God of the Dark


God in the dark
With me in this space
Void of taste or care
Having lost hold on this place.

God in the dark
Somehow here
Ruling here
But not lifting
My spirit unto light.

God of the sickness
Holding health
But not giving,
Full of power
But not willing.

God of the Dark.

Where can I go from your spirit?
Where can I flee from your presence?
I have made my bed in the depths
And settled on the far side of the sea,
Is even here your hand upon me?
Shall you, here, hold me fast?

Then you must be the God of the Dark
As well as the light.
And God of the emptiness
As well as the fullness,
And the numbness as well as the feelings,
Of the disease as well as the health,
And the unsound as well as the sane.
Not passive
But lord here
Just as much as bright day
For darkness and light are alike to you.

Then all that I lose—
My plans, my pleasures, my sanity—
I lose it not into nothingness
But into your hands
For your right hand holds me fast
And my soul, in the dark,
Which is you,
Knows that full well.


I feel this poem needs some explanation as some of the lines might seem disturbing. God is the darkness? Darkness and light are alike to God? This is a reflection on the omnipotence and presence of God even in the darkest of times. I recently experienced a few months of mental darkness brought on chemical imbalances due to Hashimoto's Thyroiditis. And it was through these dark times that I realized that God was equally present and equally in control as he was in my days of joy and health.
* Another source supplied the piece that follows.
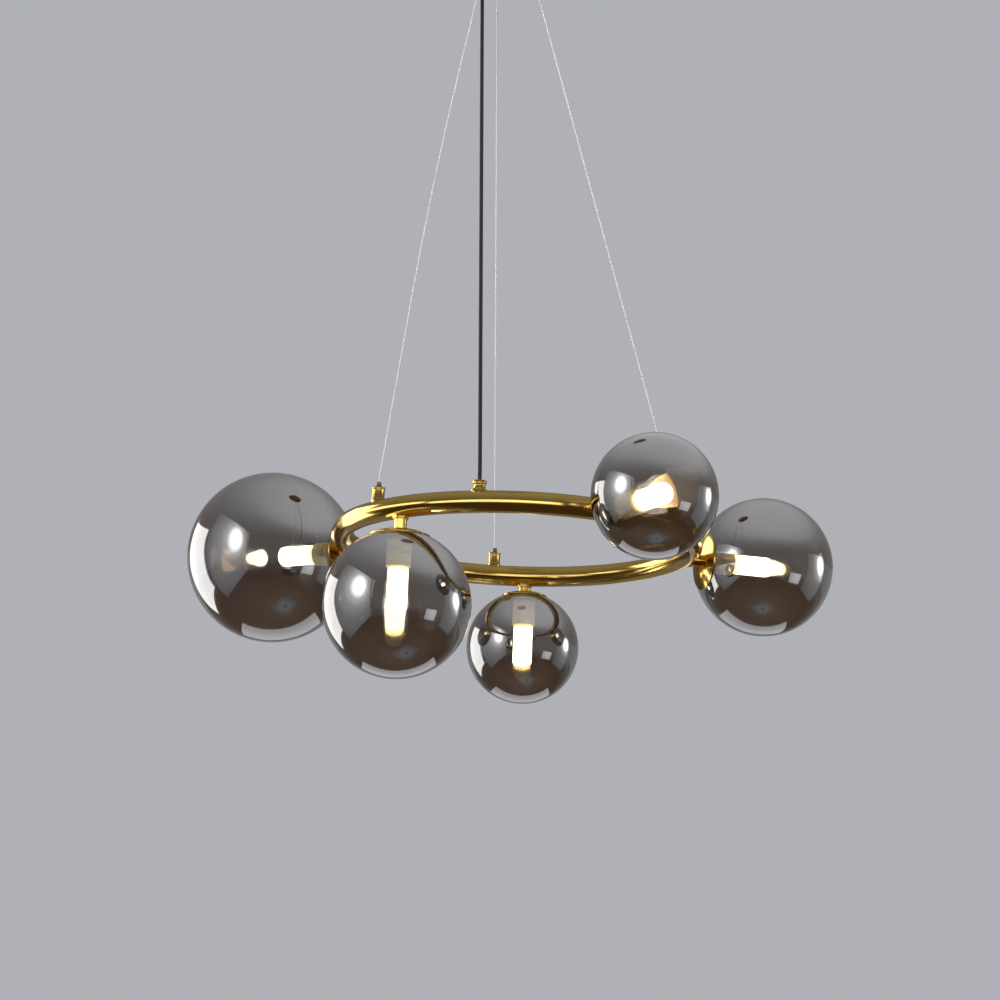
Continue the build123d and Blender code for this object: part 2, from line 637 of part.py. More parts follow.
def gripper_plunger(name):
    """The nickel plunger: pressed down, it frees the wire."""
    bore = WIRE_BORE_DIAMETER / 2
    nose = PLUNGER_DIAMETER / 2
    collar = PLUNGER_COLLAR_DIAMETER / 2
    collar_top = gripper_levels()[1] - GAP
    outline = [
        (bore, collar_top - PLUNGER_COLLAR_HEIGHT),
        (collar, collar_top - PLUNGER_COLLAR_HEIGHT),
        (collar, collar_top),
        (nose, collar_top),
        (nose, PLUNGER_TOP - PLUNGER_EDGE),
        (nose - PLUNGER_EDGE, PLUNGER_TOP),
        (bore, PLUNGER_TOP),
    ]
    return upright(WIRE_RING_BEARINGS[name]) * turned(outline)


def gripper_spring(name):
    """The plunger's return spring, as the sleeve that its turns fill."""
    floor, roof = gripper_levels()[:2]
    high = roof - GAP - PLUNGER_COLLAR_HEIGHT - GAP
    outside = PLUNGER_COLLAR_DIAMETER
    sleeve = rod(outside, floor, high) - rod(outside - 2 * SPRING_WALL, floor - CUT_MARGIN, high + CUT_MARGIN)
    return upright(WIRE_RING_BEARINGS[name]) * sleeve


def harness_place():
    """Where the loom lies in the tube: inward of and below the centreline, on the bore's floor."""
    lay = radians(HARNESS_LAY_ANGLE)
    offset = TUBE_BORE_RADIUS - HARNESS_DIAMETER / 2 - GAP
    return -offset * cos(lay), -offset * sin(lay)


def ring_wiring():
    """The loom: a loop through the ring, and a lead up each lamp's stem."""
    inward, down = harness_place()
    loom = Pos(*RING_CENTRE) * Pos(0, 0, down) * Torus(RING_RADIUS + inward, HARNESS_DIAMETER / 2)
    entry = SPIGOT_START - LAMP_LEAD_DROP
    for name, bearing in LAMP_BEARINGS.items():
        tip = holder_start(name) + STEM_THREAD_LENGTH + GAP
        start = ring_point(bearing, down, inward)
        if name in HANGING_LAMPS:
            corner, end = ring_point(bearing, -entry), ring_point(bearing, -tip)
        else:
            corner, end = ring_point(bearing, 0, entry), ring_point(bearing, 0, tip)
        lead = FilletPolyline(start, corner, end, radius=LAMP_LEAD_BEND_RADIUS)
        loom += tube_along(lead, LAMP_LEAD_DIAMETER)
    return loom


# ---- lamps ----


def stem(name):
    """A lamp's stem: a flange cut to the tube, a neck through the cap and a thread into the holder."""
    holder_top = holder_start(name)
    flange_top = TUBE_RADIUS + STEM_FLANGE_THICKNESS
    flange = STEM_FLANGE_DIAMETER / 2
    neck = STEM_DIAMETER / 2
    thread = STEM_SPIGOT_DIAMETER / 2
    outline = [
        (0, FOOT_START),
        (flange, FOOT_START),
        (flange, flange_top - STEM_FLANGE_EDGE),
        (flange - STEM_FLANGE_EDGE, flange_top),
        (neck, flange_top),
        (neck, holder_top),
        (thread, holder_top),
        (thread, holder_top + STEM_THREAD_LENGTH),
        (0, holder_top + STEM_THREAD_LENGTH),
    ]
    return saddled(lamp_frame(name), LAMP_BEARINGS[name], outline, STEM_SPIGOT_DIAMETER, STEM_BORE_DIAMETER)


def on_sphere(centre, radius, across):
    """The height of a sphere's near side at a radius across its axis."""
    return centre - sqrt(radius**2 - across**2)


def sphere_arc(centre, radius, start, end):
    """The near side of a sphere's outline, between two radii across its axis."""
    middle = (start + end) / 2
    places = [(across, 0, on_sphere(centre, radius, across)) for across in (start, middle, end)]
    return ThreePointArc(*places)


def globe(name):
    """The blown globe: an even wall, and a round mouth towards the ring."""
    outer = GLOBE_DIAMETERS[name] / 2
    centre = globe_start(name) + outer
    mouth = GLOBE_MOUTH_DIAMETER / 2
    inner = outer - GLOBE_WALL
    mouth_outer = (mouth, 0, on_sphere(centre, outer, mouth))
    mouth_inner = (mouth, 0, on_sphere(centre, inner, mouth))
    far_outer = (0, 0, centre + outer)
    far_inner = (0, 0, centre + inner)
    outline = ThreePointArc(mouth_outer, (outer, 0, centre), far_outer)
    outline += Line(far_outer, far_inner)
    outline += ThreePointArc(far_inner, (inner, 0, centre), mouth_inner)
    outline += Line(mouth_inner, mouth_outer)
    return lamp_frame(name) * revolve(make_face(outline), Axis.Z)


def globe_cap(name):
    """The brass cap glued to the globe: a dish over the mouth and a collar that screws on the holder."""
    cap = CAP_RADII[name]
    centre = globe_start(name) + GLOBE_DIAMETERS[name] / 2
    inside = GLOBE_DIAMETERS[name] / 2 + GLUE_GAP
    outside = inside + CAP_WALL
    hole = STEM_DIAMETER / 2 + GAP
    bore = HOLDER_DIAMETER / 2 + RUNNING_FIT
    collar = bore + CAP_COLLAR_WALL
    plate = holder_start(name) - GAP
    collar_end = globe_start(name) + CAP_COLLAR_LENGTH
    places = [
        (cap, on_sphere(centre, outside, cap)),
        (cap, on_sphere(centre, inside, cap)),
        (collar, on_sphere(centre, inside, collar)),
        (collar, collar_end),
        (bore, collar_end),
        (bore, plate),
        (hole, plate),
        (hole, on_sphere(centre, outside, hole)),
    ]
    corners = [(radius, 0, height) for radius, height in places]
    outline = sphere_arc(centre, outside, hole, cap)
    outline += Line(corners[0], corners[1])
    outline += sphere_arc(centre, inside, cap, collar)
    outline += Polyline(*corners[2:])
    return lamp_frame(name) * revolve(make_face(outline), Axis.Z)


def lampholder(name):
    """The ceramic lampholder: tapped for the stem, grooved outside, recessed for the bulb's base."""
    holder_top = holder_start(name)
    end = holder_top + HOLDER_LENGTH
    body = rod(HOLDER_DIAMETER, holder_top, end)
    body = chamfer(body.edges().group_by(Axis.Z)[-1], HOLDER_EDGE)
    for turn in range(HOLDER_GROOVES):
        low = end - HOLDER_RECESS_DEPTH - turn * HOLDER_GROOVE_PITCH
        high = low + HOLDER_GROOVE_WIDTH
        band = rod(HOLDER_DIAMETER + 2 * CUT_MARGIN, low, high)
        body -= band - rod(HOLDER_DIAMETER - 2 * HOLDER_GROOVE, low - CUT_MARGIN, high + CUT_MARGIN)
    thread_end = holder_top + STEM_THREAD_LENGTH + LEAD_ROOM
    body -= rod(STEM_SPIGOT_DIAMETER + 2 * THREAD_FIT, holder_top - CUT_MARGIN, thread_end)
    recess = end - HOLDER_RECESS_DEPTH
    body -= rod(BULB_BASE_DIAMETER + 2 * GAP, recess, end + CUT_MARGIN)
    slot = rod(PIN_DIAMETER + 2 * GAP, recess - PIN_LENGTH - PIN_ROOM, recess + CUT_MARGIN)
    for side in (-1, 1):
        body -= Pos(side * PIN_SPACING / 2, 0, 0) * slot
    return lamp_frame(name) * body


def bulb_base(name):
    """The bulb's base, seated in the holder, with its two pins."""
    end = holder_start(name) + HOLDER_LENGTH
    seat = end - HOLDER_RECESS_DEPTH + GAP
    body = rod(BULB_BASE_DIAMETER, seat, end)
    body += rod(BULB_DIAMETER - 2 * BULB_WALL - 2 * GLUE_GAP, end, end + BULB_BASE_PLUG)
    for side in (-1, 1):
        body += Pos(side * PIN_SPACING / 2, 0, 0) * rod(PIN_DIAMETER, seat - PIN_LENGTH, seat)
    return lamp_frame(name) * body


def bulb_cover(name):
    """The bulb's frosted cover, open towards its base."""
    low = holder_start(name) + HOLDER_LENGTH + GAP
    high = low + BULB_VISIBLE_LENGTH
    shell = rod(BULB_DIAMETER, low, high)
    shell = fillet(shell.edges().sort_by(Axis.Z)[-1], BULB_END_RADIUS)
    hollow = rod(BULB_DIAMETER - 2 * BULB_WALL, low - CUT_MARGIN, high - BULB_WALL)
    hollow = fillet(hollow.edges().sort_by(Axis.Z)[-1], BULB_END_RADIUS - BULB_WALL)
    return lamp_frame(name) * (shell - hollow)


# ---- every node ----

PARTS = {
    "canopy_cup": canopy_cup(),
    "ceiling_bracket": ceiling_bracket(),
    "cup_screws": cup_screws(),
    "earth_screw": earth_screw(),
    "terminal_block": terminal_block(),
    "terminal_screws": terminal_screws(),
    "block_screw": block_screw(),
    "supply_cores": supply_cores(),
    "cord_gland": cord_gland(),
    "gland_nut": gland_nut(),
    "wire_nipples": wire_nipples(),
    "wire_nipple_nuts": wire_nipple_nuts(),
    "wire_stops": wire_stops(),
    "power_cord": hung_tube("power_cord", cord_route(), CORD_DIAMETER),
    "ring_tube": ring_tube(),
    "ring_wiring": ring_wiring(),
    "cord_inlet": cord_inlet(),
}
for wire in WIRE_RING_BEARINGS:
    PARTS[f"suspension_wire_{wire}"] = hung_tube(f"suspension_wire_{wire}", wire_route(wire), WIRE_DIAMETER)
    PARTS[f"gripper_body_{wire}"] = gripper_body(wire)
    PARTS[f"gripper_plunger_{wire}"] = gripper_plunger(wire)
    PARTS[f"gripper_spring_{wire}"] = gripper_spring(wire)
for lamp in LAMP_BEARINGS:
    PARTS[f"stem_{lamp}"] = stem(lamp)
    PARTS[f"lampholder_{lamp}"] = lampholder(lamp)
    PARTS[f"bulb_base_{lamp}"] = bulb_base(lamp)
    PARTS[f"bulb_cover_{lamp}"] = bulb_cover(lamp)
    PARTS[f"globe_cap_{lamp}"] = globe_cap(lamp)
    PARTS[f"globe_{lamp}"] = globe(lamp)

os.makedirs("parts", exist_ok=True)
for node, shape in PARTS.items():
    export_step(shape, f"parts/{node}.step")
print(len(PARTS), "nodes")
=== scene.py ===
# %% [markdown]
# # An orb chandelier in brass and mirrored smoke glass
# A brass tube, bent to a ring, hangs on three thin steel wires and carries five blown globes.
# Each globe hides a ceramic lampholder with a lit capsule bulb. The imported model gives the
# places, so this file only builds finer pieces in the same places and gives them finishes.

from math import asin, atan, cos, pi, radians, sin, tau

import bmesh
import bpy
from mathutils import Matrix, Vector


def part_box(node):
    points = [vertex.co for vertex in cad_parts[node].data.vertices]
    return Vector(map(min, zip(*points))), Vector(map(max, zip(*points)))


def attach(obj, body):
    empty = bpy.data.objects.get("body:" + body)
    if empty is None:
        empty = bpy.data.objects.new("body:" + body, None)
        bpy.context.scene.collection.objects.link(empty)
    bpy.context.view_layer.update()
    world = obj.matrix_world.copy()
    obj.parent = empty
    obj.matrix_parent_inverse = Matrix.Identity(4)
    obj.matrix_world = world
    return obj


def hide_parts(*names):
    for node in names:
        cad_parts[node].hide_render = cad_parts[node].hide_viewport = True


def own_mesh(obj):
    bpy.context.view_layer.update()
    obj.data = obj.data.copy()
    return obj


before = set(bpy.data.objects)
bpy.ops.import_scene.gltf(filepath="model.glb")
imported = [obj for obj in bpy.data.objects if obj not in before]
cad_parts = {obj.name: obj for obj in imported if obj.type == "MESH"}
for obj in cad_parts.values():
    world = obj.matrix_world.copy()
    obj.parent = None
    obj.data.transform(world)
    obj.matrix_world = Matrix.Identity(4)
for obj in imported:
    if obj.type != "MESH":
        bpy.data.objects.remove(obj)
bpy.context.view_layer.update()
MM = 0.001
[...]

At first I felt that I had somehow lost the presence of God because of the darkness in me. Christians aren't supposed to feel this way. Right? The joy of the Lord is our strength. Right? I was deeply comforted by Psalm 139, which I'd hitherto thought referred to physical places. Now however, I think the psalmist might be talking about a mental state when he mentions making a bed in the depths and settling on the far side of the sea. The Lord is with him there as well. The mental state of darkness and light are alike to God. He is lord of both. He is in both places.

I don't think God has made a world in which he sits on his hands and just allows the consequences of evil things to happen as if he were saying, "Well, that's what I get for making creatures with freewill." I think God is equally in control, yes even responsible for, the sorrows as he is the joys. I think he creates life and orchestrates death. Nothing is outside his lordship.